- Gajabahu's invasion of Chola: Part of Chola–Sinhalese wars
| Date | c. 120 CE |
| Location | Early Cholas, South India |

Belligerents
- Gajabahu I: Early Cholas

= Gajabahu's invasion of Chola =

2nd-century invasion in southern India

King Gajabahu I is a prominent figure in Sri Lankan history. The main event of his reign is considered to be the liberation of 12,000 Sinhalese taken as prisoners to the Chola country during his father's time, and the return of several sacred artifacts to Sri Lanka. However, there is some uncertainty among historical sources regarding the true nature and reality of these events.

== According to the Rajavaliya ==
The Rajavaliya, a text compiled in the 17th century related to the Kandyan Kingdom, provides a detailed and epic account of King Gajabahu's Indian expedition. According to the Rajavaliya, King Gajabahu, with the assistance of his chief warrior, Nila Maha Yodhaya, went to India by sea with a large army, across the Palk Strait.

King Gajabahu I initially unaware of the Chola invasion that had occurred during his father's reign, in which 12,000 Sinhalese were taken captive. After ascending to the throne, he would often roam the streets at night in disguise. On one such occasion, he learned about the prior Chola attack and the prisoners taken. Determined to avenge this defeat and reclaim the captives, King Gajabahu I swiftly assembled an army for an expedition to the Chola kingdom.

The Rajavaliya further explains this event: Nila Maha Yodhaya, one of King Gajabahu's warriors, split the sea with his club and reached the Chola king's capital. There he attacked and terrified the Chola king's guards, and performed heroic deeds such as catching the elephants in the city and making them fight each other to their deaths. When the ministers informed the king about this havoc in the city, the Chola king asked Gajabahu if the Sinhalese had come to destroy the city. Gajabahu replied, explaining that he had only come with a young boy and no army. Later, when the Chola king asked why he had come without a military force, Gajabahu stated that he had come to reclaim the 12,000 Sinhalese people who had been taken captive by the Chola king during his father's time.

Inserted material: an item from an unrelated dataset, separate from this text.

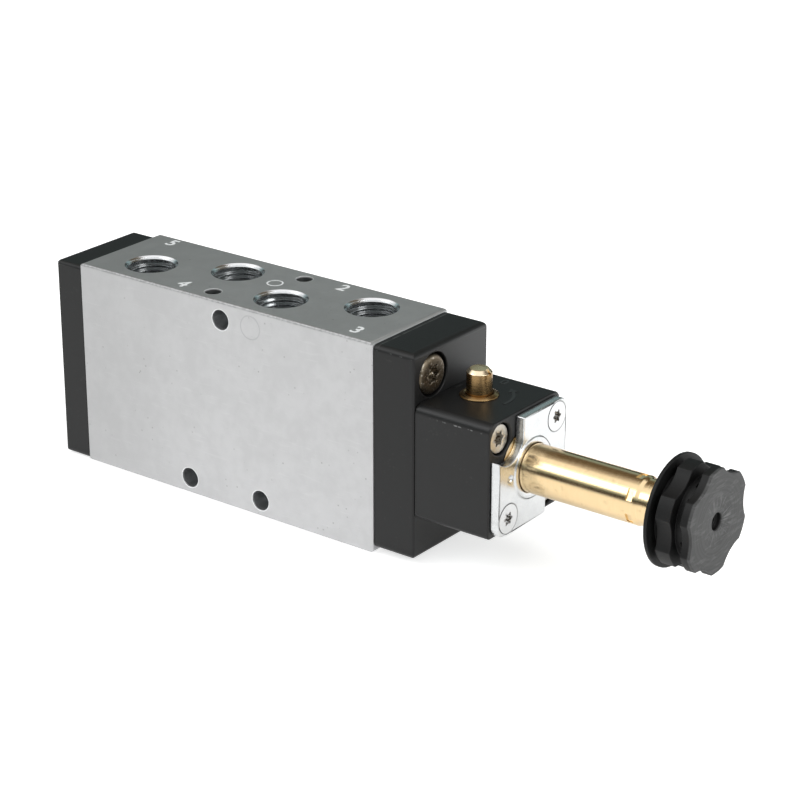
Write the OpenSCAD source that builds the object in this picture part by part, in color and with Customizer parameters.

But the Chola king refused this request. Gajabahu then became enraged and immediately threatened to destroy the city and turn it to ashes if he was not given his 12,000 people and another 12,000 (i.e., 24,000) as interest. With this declaration, he demonstrated his power by squeezing water from sand, using his club for the feat. In this way, Gajabahu intimidated the Chola king and received a total of 24,000 people, comprising the Sinhalese captives and an equal number of people as compensation.

In addition, he brought back to Sri Lanka the jeweled anklet of Goddess Pattini, the distinctive symbols of the gods from the four devalas (temples), and the bowl relic (doṇa dhātu) that had been brought during King Valagamba’s time. King Gajabahu then departed, sternly warning the Chola king not to repeat such actions in the future.

A detailed analysis of this Rajavaliya account exposes its shaky foundations. It is hard to believe that Gajabahu was completely unaware of an invasion if it had taken place in his father's reign. The Gajabahu story is not a historical episode at all, but a mythic one associated with water cutting (and probably other customs) and incorporated into the two Sinhala chronicles. Thus the reason the earlier Mahavamsa account did not mention the episode is that it simply did not take place historically.

== According to Tamil sources ==
In contrast, Tamil sources like Silappatikaram record the arrival of Gajabahu, a Sri Lankan king, as a friendly visit. Silappatikaram mentions him twice. The first notable incident is his prayer for Goddess Kannagi during his first journey with the Chola King Senguttuvan. It is also mentioned that he later re-established good relations and friendship with the Chola king.

According to these sources, it has been determined that this was not a military expedition. It is clear that both Gajabahu and Senguttuvan were dedicated to establishing renewed peace. However, the main sources of this period, the Mahavamsa and Silappatikaram, do not mention any violent acts. Furthermore, when questioning what was included in Silappatikaram, there are opinions that the meeting between Gajabahu and Senguttuvan may have been composed as a result of some poetic license.

== Uncertainty regarding historical truth ==
Due to these significant discrepancies among the Mahavamsa, Rajavaliya, and Tamil sources regarding King Gajabahu's Indian expedition, there remains some uncertainty about the true nature of the events. The epic descriptions found in the Rajavaliya can be considered a blend of legend and national pride, and it is important to take into account the silence of the Mahavamsa as well as the Tamil sources. A detailed analysis of this Rajavaliya account exposes its shaky foundations. It is hard to believe that Gajabahu was completely unaware of an invasion if it had taken place in his father's reign. The Gajabahu story is not a historical episode at all, but a mythic one associated with water cutting (and probably other customs) and incorporated into the two Sinhala chronicles. Thus the reason the earlier Mahavamsa account did not mention the episode is that it simply did not take place historically.